Washington, July 13 (IANS): Only one-fifth of international health aid is targeted at pandemic preparedness, research for neglected diseases like Ebola, tackling drug-resistant bacteria, and other key global health issues, finds a study.
A new approach is needed for classifying funding that reflects the functions that funding serves, rather than the specific disease or country, said the study.
"We should be investing in essential global functions, as these investments would benefit poor people wherever they live, including the poor within middle-income countries," said Marco SchAferhoff, associate director of SEEK Development in Berlin, Germany.
The first in-depth assessment of how donor funding is spent on global versus country-specific functions of health appeared in The Lancet.

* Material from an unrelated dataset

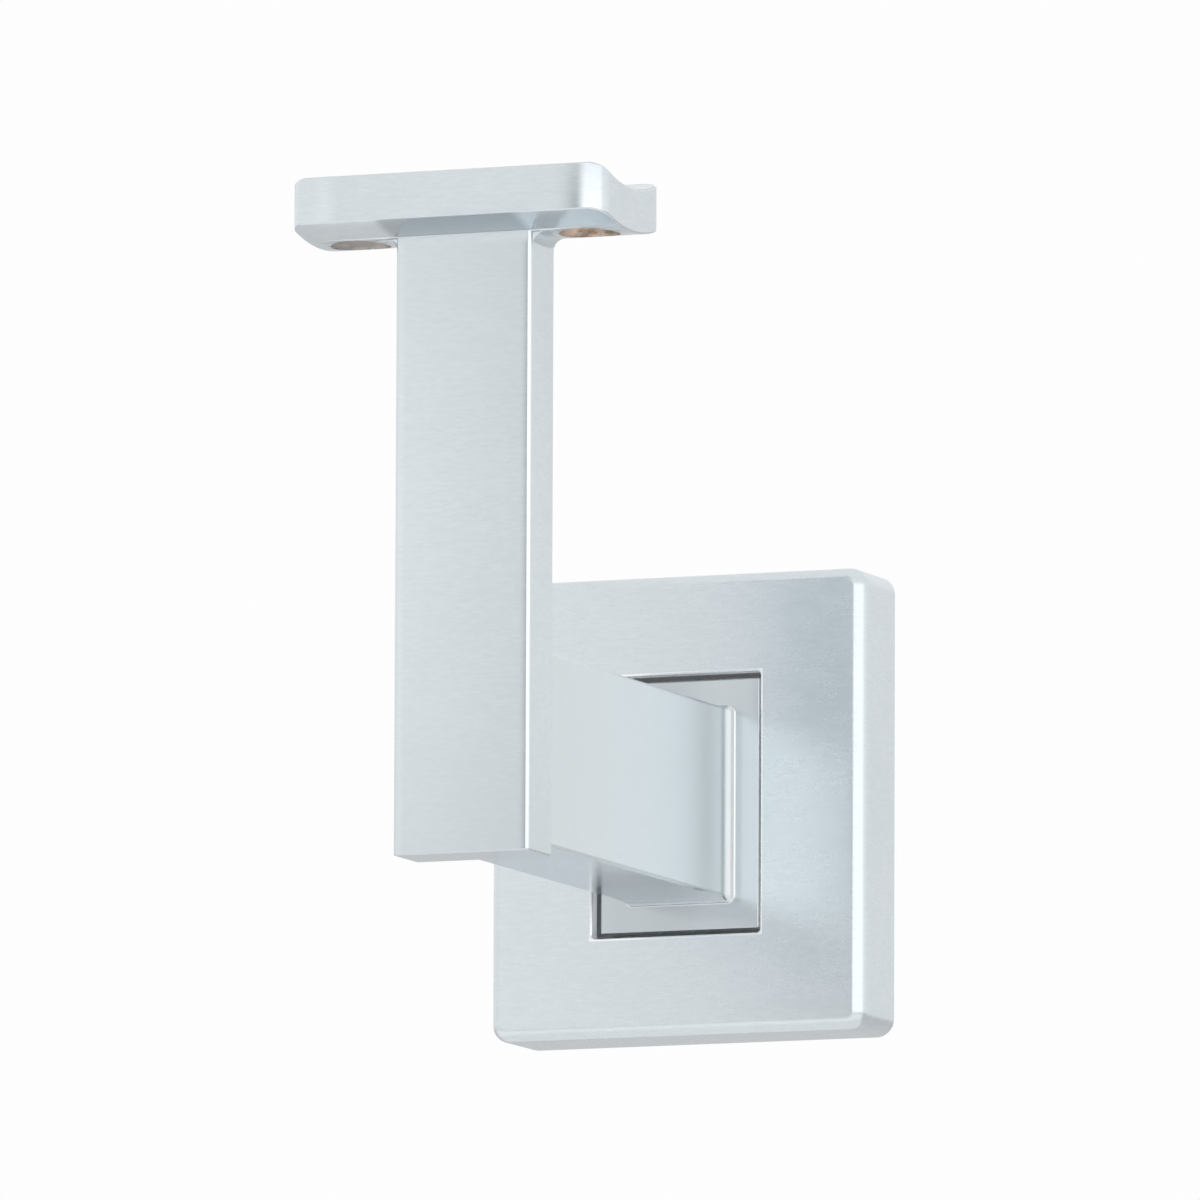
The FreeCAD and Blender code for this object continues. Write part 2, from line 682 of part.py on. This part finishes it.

Countries like China and India would substantially benefit from market shaping to lower drug prices and increased international efforts to control multi-drug resistance tuberculosis, SchAferhoff said.
Just 21 percent of this funding in 2013 was devoted to global functions providing global public goods and providing global leadership and stewardship.
In contrast, 79 percent was disbursed for individual county support, estimated the study.
The analysis also highlighted the mismatch between donor support and global health needs.
Thus, the entire donor investment in cross-border externalities was around $1 billion in 2013 -- less than a third of what the World Bank estimated the annual cost of building a pandemic preparedness system ($3.4 billion).
Spending in 2013 for all global public goods (around $3 billion) was less than half the annual $6 billion that WHO estimates is needed to support research and development for neglected diseases alone.
"The best way for donors to improve the health of poor people in middle-income countries is to invest in research and development for neglected diseases, pandemic preparedness, and other global functions of health," said co-author Lawrence Summers, former US treasury secretary and professor of economics at the Harvard University.